For Turner, the Mets' most active tweeter, the service has given him an opportunity to interact directly with fans. After a minor news story broke last week that he is the team's backup first baseman, Turner tweeted a picture of his new first baseman's glove in response to a question from a fan.
"It's just reinforcement," said Turner, who spoke in favor of Twitter during the hour-long team meeting. "It reinforces the truth, and you can correct anything in the media that you don't like. And it's fun. It's fun to keep a pulse on what the fans like and what they don't like."

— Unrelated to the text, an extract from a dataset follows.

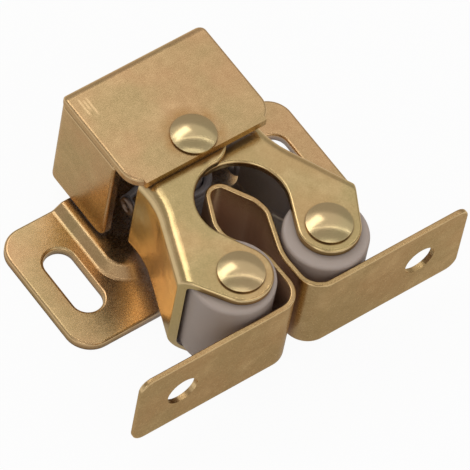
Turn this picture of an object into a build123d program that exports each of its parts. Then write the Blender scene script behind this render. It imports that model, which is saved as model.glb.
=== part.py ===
from build123d import *
import os
from math import acos, atan2, cos, hypot, radians, sin, tan

# Double roller catch in folded, plated sheet steel, with its strike engaged.
# Millimetres. +Z is up off the mounting face, +X runs along the two wings and -Y is the mouth,
# where the strike goes in. The origin is on the underside of the base, midway between the slots.

# Bracket: base, rear wall, top plate and two side flaps, all folded from one sheet
sheet_t = 1.2
bracket_h = 20.0
housing_w = 22.0
rear_y = 14.9
top_front_y = -2.0
top_corner_r = 3.2
top_rear_corner_r = 1.4
fold_r = 0.4
sheet_edge_r = 0.4
base_len = 45.0
wing_front_y = -9.8
wing_rear_y = 10.3
wing_corner_r = 3.6
slot_pitch = 34.2
slot_w = 4.2
slot_len = 10.4

# Raised platform under the arms, with sloped sides
platform_rise = 1.0
platform_half_w = 12.0
platform_front_y = -2.5
platform_corner_r = 3.0
platform_side_slope = 1.3
platform_front_slope = 1.8
platform_crease_r = 0.9

# Side flaps, slit free of the top plate and of the platform
flap_front_y = 2.6
flap_foot_gap = 0.4
flap_top_gap = 0.25
flap_low_corner_r = 1.5
flap_high_corner_r = 0.5

# Pivot rivet, through the top plate, both arms and the platform
pivot_y = 0.94
pivot_shank_r = 2.2
pivot_head_r = 3.03
pivot_head_h = 1.1
pivot_foot_r = 2.8
pivot_foot_h = 0.7

# Arms: two like channels on the pivot, one turned over, so that their flanges interleave.
# A reach is measured forwards from the pivot, before the pair is swung to one side
arm_t = 1.0
arm_fold_r = 0.8
arm_edge_r = 0.4
arm_top_gap = 0.1
arm_foot_gap = 0.25
flange_gap = 0.05
pair_swing = 2.4
boss_r = 4.4
eye_x = 7.2
eye_reach = 19.2
eye_r = 4.2
throat_r = 6.15
throat_to_eye = 8.75
web_x = 9.5
web_rear_reach = 1.2
web_bend_reach = 4.75
web_bend_r = 12.0
web_angle = 24.0
web_front_to_eye = 3.6

# Rollers, loose on their rivets and pushed aside by the strike
roller_r = 5.65
roller_edge_r = 0.5
roller_end_gap = 0.15
roller_bore_play = 0.95
roller_shank_r = 1.8
roller_head_r = 3.05
roller_head_h = 1.0
roller_foot_r = 2.7
roller_foot_h = 0.8
left_roller_push = (-0.62, 0.66)
right_roller_push = (-0.45, -0.25)

# Rivet forms and clearances
rivet_rim_h = 0.3
rivet_foot_taper = 0.82
running_fit = 0.05
riveted_fit = 0.02

# Torsion spring round the pivot; the eye of each leg bears on the rear edge of a web
wire_r = 0.5
wire_knuckle_r = 0.54
coil_r = 2.95
coil_turns = 5
coil_foot_gap = 0.15
coil_rise = 5.8
spring_eye_r = 0.95
spring_eye_x = 9.0
spring_eye_gap = 0.1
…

Though more than a dozen of the organization's Minor Leaguers are active on the service, many older Mets are not convinced. Catcher Josh Thole joined Twitter last spring, for example, but deleted his account three months later after receiving waves of threats and criticisms from fans.

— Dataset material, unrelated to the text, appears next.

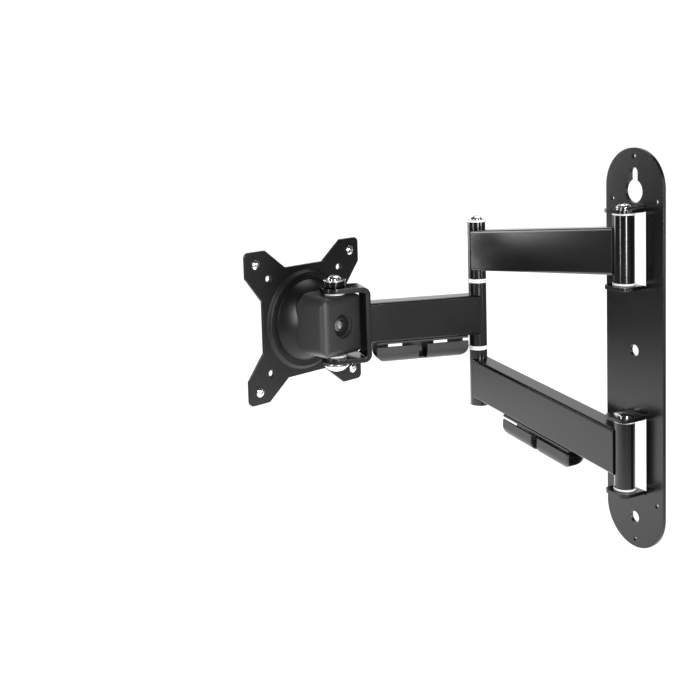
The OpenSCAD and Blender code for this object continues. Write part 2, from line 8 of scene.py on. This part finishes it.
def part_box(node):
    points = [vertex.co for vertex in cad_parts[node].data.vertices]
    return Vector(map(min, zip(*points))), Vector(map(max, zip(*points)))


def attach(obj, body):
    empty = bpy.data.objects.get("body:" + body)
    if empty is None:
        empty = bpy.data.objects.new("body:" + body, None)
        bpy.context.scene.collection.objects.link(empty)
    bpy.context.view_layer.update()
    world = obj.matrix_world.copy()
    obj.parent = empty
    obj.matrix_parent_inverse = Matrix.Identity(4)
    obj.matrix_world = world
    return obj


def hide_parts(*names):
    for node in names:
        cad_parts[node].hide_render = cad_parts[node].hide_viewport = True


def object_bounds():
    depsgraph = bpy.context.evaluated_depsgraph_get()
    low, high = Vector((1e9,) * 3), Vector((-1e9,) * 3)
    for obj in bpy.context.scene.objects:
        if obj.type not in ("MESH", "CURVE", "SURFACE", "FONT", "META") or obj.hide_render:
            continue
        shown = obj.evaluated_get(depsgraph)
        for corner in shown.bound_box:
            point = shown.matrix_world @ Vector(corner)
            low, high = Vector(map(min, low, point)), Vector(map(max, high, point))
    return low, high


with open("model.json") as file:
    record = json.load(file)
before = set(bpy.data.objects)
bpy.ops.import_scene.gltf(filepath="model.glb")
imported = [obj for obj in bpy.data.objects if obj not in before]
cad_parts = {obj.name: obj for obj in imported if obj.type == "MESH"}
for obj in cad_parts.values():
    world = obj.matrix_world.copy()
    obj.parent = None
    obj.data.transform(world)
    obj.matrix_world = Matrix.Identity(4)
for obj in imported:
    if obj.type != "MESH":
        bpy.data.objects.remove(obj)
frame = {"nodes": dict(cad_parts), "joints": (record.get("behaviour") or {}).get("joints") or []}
cadBox = [list(corner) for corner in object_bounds()]
nodes = frame["nodes"]
joints = {joint["name"]: joint for joint in frame["joints"]}

# the head's own axes: out of the screen plate, sideways and up, from the joints
headPivot = Vector(joints["head_swivel"]["pos_m"])
outward = Vector(joints["screen_roll"]["axis"]).normalized()
upward = Vector((0, 0, 1))
sideways = upward.cross(outward)


def axesAt(place, xAxis, yAxis, zAxis):     # matrix that puts a piece's own axes into the frame
    turned = Matrix((xAxis, yAxis, zAxis)).transposed().to_4x4()
    return Matrix.Translation(place) @ turned


# small helpers around the edit mode operators
def pickNothing():
    if bpy.context.object and bpy.context.object.mode == "EDIT":
        bpy.ops.object.mode_set(mode="OBJECT")
    bpy.ops.object.select_all(action="DESELECT")


def pickOnly(piece):
    pickNothing()
    piece.select_set(True)
    bpy.context.view_layer.objects.active = piece


def pickParts(piece, kind, test):           # kind is FACE or EDGE, test gets a bmesh face or edge
    bpy.ops.object.mode_set(mode="EDIT")
    bpy.ops.mesh.select_mode(type=kind)
    bpy.ops.mesh.select_all(action="DESELECT")
    shape = bmesh.from_edit_mesh(piece.data)
    for part in (shape.faces if kind == "FACE" else shape.edges):
        if test(part):
            part.select_set(True)
    shape.select_flush_mode()
    bmesh.update_edit_mesh(piece.data)


def cutWith(piece, cutter):
    pickOnly(piece)
    step = piece.modifiers.new("cut", "BOOLEAN")
    step.operation = "DIFFERENCE"
    step.solver = "EXACT"
    step.object = cutter
    bpy.ops.object.modifier_apply(modifier=step.name)
    pickOnly(cutter)
    bpy.ops.object.delete()


def softenEdges(piece, width, segments, angle=32):
    pickOnly(piece)
    step = piece.modifiers.new("edges", "BEVEL")
    step.width = width
    step.segments = segments
    step.limit_method = "ANGLE"
    step.angle_limit = math.radians(angle)
    step.harden_normals = False
    bpy.ops.object.modifier_apply(modifier=step.name)


def finishPiece(piece, place, body, paint, replaced=(), smooth=35):
    pickOnly(piece)
    bpy.ops.object.mode_set(mode="EDIT")
    bpy.ops.mesh.select_all(action="SELECT")
    bpy.ops.mesh.remove_doubles(threshold=1e-6)
    bpy.ops.mesh.normals_make_consistent(inside=False)
    bpy.ops.object.mode_set(mode="OBJECT")
    bpy.ops.object.shade_smooth_by_angle(angle=math.radians(smooth))
    level = piece.modifiers.new("level", "WEIGHTED_NORMAL")        # keeps the flats flat beside their rounds
    level.mode = "FACE_AREA"
    level.weight = 100
    level.keep_sharp = True
    bpy.ops.object.modifier_apply(modifier=level.name)
    piece.matrix_world = place @ piece.matrix_world
    bpy.context.view_layer.update()
    bpy.ops.object.transform_apply(location=True, rotation=True, scale=True)
    piece.data.materials.clear()
    piece.data.materials.append(paint)
    if replaced:
        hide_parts(*replaced)
    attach(piece, body)
    return piece


# shader maths: a socket that Python arithmetic can use, and one maker for every other node
class Wire:
    def __init__(self, tree, out=None):
        self.tree = tree
        self.out = out

    def make(self, kind, settings=None, sockets=None, out=0):
        node = self.tree.nodes.new(kind)
        for name, value in (settings or {}).items():
            if name == "stops":
                ramp = node.color_ramp
                while len(ramp.elements) < len(value):
                    ramp.elements.new(0.5)
                for element, (place, shade) in zip(ramp.elements, value):
                    element.position = place
                    element.color = (shade, shade, shade, 1)
            else:
                setattr(node, name, value)
        for name, value in (sockets or {}).items():
            if isinstance(value, Wire):
                self.tree.links.new(value.out, node.inputs[name])
            else:
                node.inputs[name].default_value = value
        return Wire(self.tree, node.outputs[out])

    def sum(self, operation, first, second):
        return self.make("ShaderNodeMath", {"operation": operation}, {0: first, 1: second})

    def __add__(self, other):
        return self.sum("ADD", self, other)

    def __radd__(self, other):
        return self.sum("ADD", other, self)

    def __sub__(self, other):
        return self.sum("SUBTRACT", self, other)

    def __rsub__(self, other):
        return self.sum("SUBTRACT", other, self)

    def __mul__(self, other):
        return self.sum("MULTIPLY", self, other)

    def __rmul__(self, other):
        return self.sum("MULTIPLY", other, self)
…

"You couldn't pay me to do that again," Thole said. "Everybody's like, 'Oh, it's great.' OK. Go 0-for-12 and lose the game for the team and see how great it is."
The moderate view came from Dickey, who has effectively used Twitter to solicit sponsorships and raise awareness for his charitable endeavors in the past. Though Dickey enjoys Twitter and believes it can be an effective business tool, he is not as staunchly in favor of it as Turner.
Dickey recalls Mike Pelfrey recently asking about the service while the two pitchers dined at a local steakhouse. To prove a point, Dickey tweeted their location.
"Within 20 seconds, I had over 100 tweets, people saying everything," Dickey said, noting that some responses came from inside the restaurant. "I said, 'This is what you'll be up against if you join Twitter.' And he said, 'Yeah, that's not for me.'"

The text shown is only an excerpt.